>> BEGIN
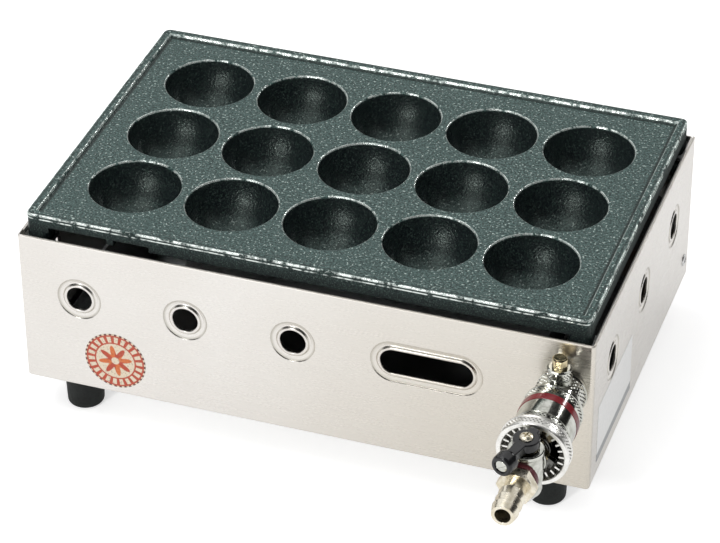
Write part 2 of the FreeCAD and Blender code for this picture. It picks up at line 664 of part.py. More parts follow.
def base_pan():
    """Floor sheet with turned-up edges, lying on the casing's flange."""
    body = new_body("base_pan")
    front, back = "(sheet + pan_gap)", "(casing_depth - sheet - pan_gap)"
    outline = new_sketch(body, "XY_Plane")
    draw_rectangle(outline, f"-{PAN_X}", front, PAN_X, back)
    pad(body, outline, "pan_edge")
    inside = new_sketch(body, "XY_Plane", "pan_edge")
    draw_rectangle(inside, f"-({PAN_X} - sheet)", f"{front} + sheet", f"{PAN_X} - sheet", f"{back} - sheet")
    pocket(body, inside, "pan_edge - sheet")
    for x, y in FOOT_SPOTS.values():
        drill(body, "XY_Plane", 0, x, y, "foot_screw_radius + screw_gap", "2 * sheet", True)
    for x, y in STAND_SPOTS:
        drill(body, "XY_Plane", 0, x, y, "stand_screw_radius + running_gap", "2 * sheet", True)
    place(body, 0, 0, "foot_height + sheet")
    return body


def heat_shield():
    """Hat-section sheet that keeps the flames' heat off the floor."""
    body = new_body("heat_shield")
    half = f"{SHIELD_LENGTH} / 2"
    inside = f"({SHIELD_LENGTH} / 2 - sheet)"
    tip = f"({SHIELD_LENGTH} / 2 + shield_foot)"
    section = new_sketch(body, "XZ_Plane")
    right = [(inside, "shield_height - sheet"), (inside, "0"), (tip, "0"), (tip, "sheet"), (half, "sheet"),
             (half, "shield_height")]
    left = [(f"-({x})", z) for x, z in reversed(right)]
    draw_polygon(section, right + left)
    pad(body, section, SHIELD_WIDTH)
    place(body, 0, f"(casing_depth + {SHIELD_WIDTH}) / 2", FLOOR_TOP)
    return body


def plate_bracket(name, side, rear):
    """Corner shelf for one leg of the plate, spot-welded to the side wall or the back panel's flange."""
    body = new_body(name)
    section = new_sketch(body, "XZ_Plane")
    draw_polygon(section, [
        ("0", "0"), ("0", "-bracket_drop"), (f"-{side} * bracket_thickness", "-bracket_drop"),
        (f"-{side} * bracket_thickness", "-bracket_thickness"), (f"-{side} * bracket_side", "-bracket_thickness"),
        (f"-{side} * bracket_side", "0"),
    ])
    pad(body, section, "bracket_side")
    if rear:
        place(body, f"{side} * ({INNER_X} - pan_gap / 3 - sheet)", "casing_depth - sheet", SHELF_Z)
    else:
        place(body, f"{side} * {INNER_X}", "sheet + bracket_side", SHELF_Z)
    return body


# ---------------------------------------------------------------- feet and fasteners
def rubber_foot(name, spot):
    hole = "foot_screw_radius + running_gap"
    body = turned(name, [
        ("foot_recess_radius", "0"), ("foot_radius - foot_taper", "0"), ("foot_radius", "foot_height"),
        (hole, "foot_height"), (hole, "foot_recess_depth"), ("foot_recess_radius", "foot_recess_depth"),
    ])
    rim = value("foot_radius - foot_taper")
    round_edges(body, "foot_round", lambda edge: ring_edge(edge, rim, 0))
    place(body, *spot, 0)
    return body


def foot_screws():
    spots = [(x, y, "foot_recess_depth") for x, y in FOOT_SPOTS.values()]
    length = "foot_height - foot_recess_depth + 2 * sheet + nut_height + 1"
    upside_down = FreeCAD.Rotation(AXES["x"], 180)
    return bolts("foot_screws", spots, upside_down, "foot_screw_head", "head_height", "foot_screw_radius", length)


def foot_nuts():
    made = []
    for x, y in FOOT_SPOTS.values():
        nut = bar("foot_nut", lambda sketch: (draw_regular(sketch, 6, "nut_flats"),
                                              draw_circle(sketch, "0", "0", "foot_screw_radius + running_gap")),
                  0, "nut_height")
        place(nut, x, y, FLOOR_TOP)
        made.append(nut)
    group = DOC.addObject("Part::Compound", "foot_nuts")
    group.Links = made
    return group


def back_screws():
    """One screw through each side wall into the back panel's flange."""
    made = []
    for side in (-1, 1):
        turn = FreeCAD.Rotation(AXES["y"], 90 * side)
        spot = [(f"{side} * casing_width / 2", BACK_SCREW_Y, "foot_height + back_screw_up")]
        made.append(bolts(f"back_screw_{'left' if side < 0 else 'right'}", spot, turn, "back_screw_head",
                          "back_screw_height", "back_screw_radius", "2 * sheet + 2"))
    group = DOC.addObject("Part::Compound", "back_screws")
    group.Links = made
    return group


# ---------------------------------------------------------------- burner
ROWS = [f"({GRID_Y} + ({row}) * pit_pitch)" for row in ("-(pit_rows - 1) / 2", "0", "(pit_rows - 1) / 2")]


def tube_circles(sketch, radius):
    for y in ROWS:
        draw_circle(sketch, y, "0", radius)


def burner_casting():
    """Comb burner: a deep manifold along the right side and a slotted tube under each row of pits."""
    body = new_body("burner_casting")
    inlet_z = "(cock_height - tube_height)"
    end = f"({ROWS[-1]} + manifold_past)"
    ends = ((COCK_X, "0"), (COCK_X, inlet_z))
    section = new_sketch(body, "XZ_Plane", "-manifold_start")
    draw_link(section, *ends, "manifold_radius")
    pad(body, section, f"{end} - manifold_start", reverse=True)
    inlet = new_sketch(body, "XZ_Plane", "-inlet_start")
    draw_circle(inlet, COCK_X, inlet_z, "inlet_radius")
    pad(body, inlet, "manifold_start - inlet_start + 4", reverse=True)
    seat = new_sketch(body, "XY_Plane", "-(manifold_radius + pad_drop)")
    draw_rectangle(seat, f"{COCK_X} - pad_width / 2", f"{GRID_Y} - pad_length / 2", f"{COCK_X} + pad_width / 2",
                   f"{GRID_Y} + pad_length / 2")
    pad(body, seat, "manifold_radius / 2 + pad_drop")
    tubes = new_sketch(body, "YZ_Plane", f"-{TUBE_END}")
    tube_circles(tubes, "tube_radius")
    pad(body, tubes, f"{TUBE_END} + {COCK_X}")
    spigots = new_sketch(body, "YZ_Plane", f"-({TUBE_END} + spigot_length)")
    tube_circles(spigots, "spigot_radius")
    pad(body, spigots, "spigot_length + 1")

    wall = "(manifold_radius - manifold_bore)"
    hollow = new_sketch(body, "XZ_Plane", f"-(manifold_start + {wall})")
    draw_link(hollow, *ends, "manifold_bore")
    pocket(body, hollow, f"{end} - manifold_start - 2 * {wall}")
    bores = new_sketch(body, "YZ_Plane", f"-({TUBE_END} - tube_radius + tube_bore)")
    tube_circles(bores, "tube_bore")
    pocket(body, bores, f"{TUBE_END} - tube_radius + tube_bore + {COCK_X}", reverse=True)
    drill(body, "XZ_Plane", "-inlet_start", COCK_X, inlet_z, "neck_radius + running_gap",
          "neck_back - inlet_start + 1")
    drill(body, "XZ_Plane", "-neck_back", COCK_X, inlet_z, "throat_radius", "manifold_radius")
    slots = new_sketch(body, "XY_Plane", "tube_radius + 1")
    for number in range(int(value("flame_slot_count"))):
        x = f"(-(pit_columns - 1) / 2 * pit_pitch + ({number} - (flame_slot_count - 1) / 2) * flame_slot_pitch)"
        draw_rectangle(slots, f"{x} - flame_slot / 2", f"{ROWS[0]} - flame_slot_length / 2",
                       f"{x} + flame_slot / 2", f"{ROWS[0]} + flame_slot_length / 2")
    row = pocket(body, slots, "tube_radius + 1")
    grid_pattern(body, [row], (("X_Axis", "pit_pitch", "pit_columns"), ("Y_Axis", "pit_pitch", "pit_rows")), -1)
    place(body, 0, 0, TUBE_Z)
    return body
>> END
What is asked
Repeat the listing in full, keeping every line exactly as it is.

Exercise output
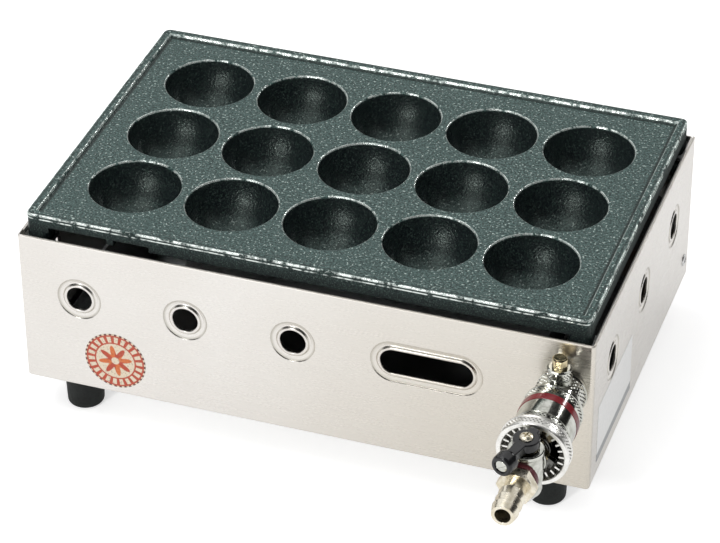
Write part 2 of the FreeCAD and Blender code for this picture. It picks up at line 664 of part.py. More parts follow.
def base_pan():
    """Floor sheet with turned-up edges, lying on the casing's flange."""
    body = new_body("base_pan")
    front, back = "(sheet + pan_gap)", "(casing_depth - sheet - pan_gap)"
    outline = new_sketch(body, "XY_Plane")
    draw_rectangle(outline, f"-{PAN_X}", front, PAN_X, back)
    pad(body, outline, "pan_edge")
    inside = new_sketch(body, "XY_Plane", "pan_edge")
    draw_rectangle(inside, f"-({PAN_X} - sheet)", f"{front} + sheet", f"{PAN_X} - sheet", f"{back} - sheet")
    pocket(body, inside, "pan_edge - sheet")
    for x, y in FOOT_SPOTS.values():
        drill(body, "XY_Plane", 0, x, y, "foot_screw_radius + screw_gap", "2 * sheet", True)
    for x, y in STAND_SPOTS:
        drill(body, "XY_Plane", 0, x, y, "stand_screw_radius + running_gap", "2 * sheet", True)
    place(body, 0, 0, "foot_height + sheet")
    return body


def heat_shield():
    """Hat-section sheet that keeps the flames' heat off the floor."""
    body = new_body("heat_shield")
    half = f"{SHIELD_LENGTH} / 2"
    inside = f"({SHIELD_LENGTH} / 2 - sheet)"
    tip = f"({SHIELD_LENGTH} / 2 + shield_foot)"
    section = new_sketch(body, "XZ_Plane")
    right = [(inside, "shield_height - sheet"), (inside, "0"), (tip, "0"), (tip, "sheet"), (half, "sheet"),
             (half, "shield_height")]
    left = [(f"-({x})", z) for x, z in reversed(right)]
    draw_polygon(section, right + left)
    pad(body, section, SHIELD_WIDTH)
    place(body, 0, f"(casing_depth + {SHIELD_WIDTH}) / 2", FLOOR_TOP)
    return body


def plate_bracket(name, side, rear):
    """Corner shelf for one leg of the plate, spot-welded to the side wall or the back panel's flange."""
    body = new_body(name)
    section = new_sketch(body, "XZ_Plane")
    draw_polygon(section, [
        ("0", "0"), ("0", "-bracket_drop"), (f"-{side} * bracket_thickness", "-bracket_drop"),
        (f"-{side} * bracket_thickness", "-bracket_thickness"), (f"-{side} * bracket_side", "-bracket_thickness"),
        (f"-{side} * bracket_side", "0"),
    ])
    pad(body, section, "bracket_side")
    if rear:
        place(body, f"{side} * ({INNER_X} - pan_gap / 3 - sheet)", "casing_depth - sheet", SHELF_Z)
    else:
        place(body, f"{side} * {INNER_X}", "sheet + bracket_side", SHELF_Z)
    return body


# ---------------------------------------------------------------- feet and fasteners
def rubber_foot(name, spot):
    hole = "foot_screw_radius + running_gap"
    body = turned(name, [
        ("foot_recess_radius", "0"), ("foot_radius - foot_taper", "0"), ("foot_radius", "foot_height"),
        (hole, "foot_height"), (hole, "foot_recess_depth"), ("foot_recess_radius", "foot_recess_depth"),
    ])
    rim = value("foot_radius - foot_taper")
    round_edges(body, "foot_round", lambda edge: ring_edge(edge, rim, 0))
    place(body, *spot, 0)
    return body


def foot_screws():
    spots = [(x, y, "foot_recess_depth") for x, y in FOOT_SPOTS.values()]
    length = "foot_height - foot_recess_depth + 2 * sheet + nut_height + 1"
    upside_down = FreeCAD.Rotation(AXES["x"], 180)
    return bolts("foot_screws", spots, upside_down, "foot_screw_head", "head_height", "foot_screw_radius", length)


def foot_nuts():
    made = []
    for x, y in FOOT_SPOTS.values():
        nut = bar("foot_nut", lambda sketch: (draw_regular(sketch, 6, "nut_flats"),
                                              draw_circle(sketch, "0", "0", "foot_screw_radius + running_gap")),
                  0, "nut_height")
        place(nut, x, y, FLOOR_TOP)
        made.append(nut)
    group = DOC.addObject("Part::Compound", "foot_nuts")
    group.Links = made
    return group


def back_screws():
    """One screw through each side wall into the back panel's flange."""
    made = []
    for side in (-1, 1):
        turn = FreeCAD.Rotation(AXES["y"], 90 * side)
        spot = [(f"{side} * casing_width / 2", BACK_SCREW_Y, "foot_height + back_screw_up")]
        made.append(bolts(f"back_screw_{'left' if side < 0 else 'right'}", spot, turn, "back_screw_head",
                          "back_screw_height", "back_screw_radius", "2 * sheet + 2"))
    group = DOC.addObject("Part::Compound", "back_screws")
    group.Links = made
    return group


# ---------------------------------------------------------------- burner
ROWS = [f"({GRID_Y} + ({row}) * pit_pitch)" for row in ("-(pit_rows - 1) / 2", "0", "(pit_rows - 1) / 2")]


def tube_circles(sketch, radius):
    for y in ROWS:
        draw_circle(sketch, y, "0", radius)


def burner_casting():
    """Comb burner: a deep manifold along the right side and a slotted tube under each row of pits."""
    body = new_body("burner_casting")
    inlet_z = "(cock_height - tube_height)"
    end = f"({ROWS[-1]} + manifold_past)"
    ends = ((COCK_X, "0"), (COCK_X, inlet_z))
    section = new_sketch(body, "XZ_Plane", "-manifold_start")
    draw_link(section, *ends, "manifold_radius")
    pad(body, section, f"{end} - manifold_start", reverse=True)
    inlet = new_sketch(body, "XZ_Plane", "-inlet_start")
    draw_circle(inlet, COCK_X, inlet_z, "inlet_radius")
    pad(body, inlet, "manifold_start - inlet_start + 4", reverse=True)
    seat = new_sketch(body, "XY_Plane", "-(manifold_radius + pad_drop)")
    draw_rectangle(seat, f"{COCK_X} - pad_width / 2", f"{GRID_Y} - pad_length / 2", f"{COCK_X} + pad_width / 2",
                   f"{GRID_Y} + pad_length / 2")
    pad(body, seat, "manifold_radius / 2 + pad_drop")
    tubes = new_sketch(body, "YZ_Plane", f"-{TUBE_END}")
    tube_circles(tubes, "tube_radius")
    pad(body, tubes, f"{TUBE_END} + {COCK_X}")
    spigots = new_sketch(body, "YZ_Plane", f"-({TUBE_END} + spigot_length)")
    tube_circles(spigots, "spigot_radius")
    pad(body, spigots, "spigot_length + 1")

    wall = "(manifold_radius - manifold_bore)"
    hollow = new_sketch(body, "XZ_Plane", f"-(manifold_start + {wall})")
    draw_link(hollow, *ends, "manifold_bore")
    pocket(body, hollow, f"{end} - manifold_start - 2 * {wall}")
    bores = new_sketch(body, "YZ_Plane", f"-({TUBE_END} - tube_radius + tube_bore)")
    tube_circles(bores, "tube_bore")
    pocket(body, bores, f"{TUBE_END} - tube_radius + tube_bore + {COCK_X}", reverse=True)
    drill(body, "XZ_Plane", "-inlet_start", COCK_X, inlet_z, "neck_radius + running_gap",
          "neck_back - inlet_start + 1")
    drill(body, "XZ_Plane", "-neck_back", COCK_X, inlet_z, "throat_radius", "manifold_radius")
    slots = new_sketch(body, "XY_Plane", "tube_radius + 1")
    for number in range(int(value("flame_slot_count"))):
        x = f"(-(pit_columns - 1) / 2 * pit_pitch + ({number} - (flame_slot_count - 1) / 2) * flame_slot_pitch)"
        draw_rectangle(slots, f"{x} - flame_slot / 2", f"{ROWS[0]} - flame_slot_length / 2",
                       f"{x} + flame_slot / 2", f"{ROWS[0]} + flame_slot_length / 2")
    row = pocket(body, slots, "tube_radius + 1")
    grid_pattern(body, [row], (("X_Axis", "pit_pitch", "pit_columns"), ("Y_Axis", "pit_pitch", "pit_rows")), -1)
    place(body, 0, 0, TUBE_Z)
    return body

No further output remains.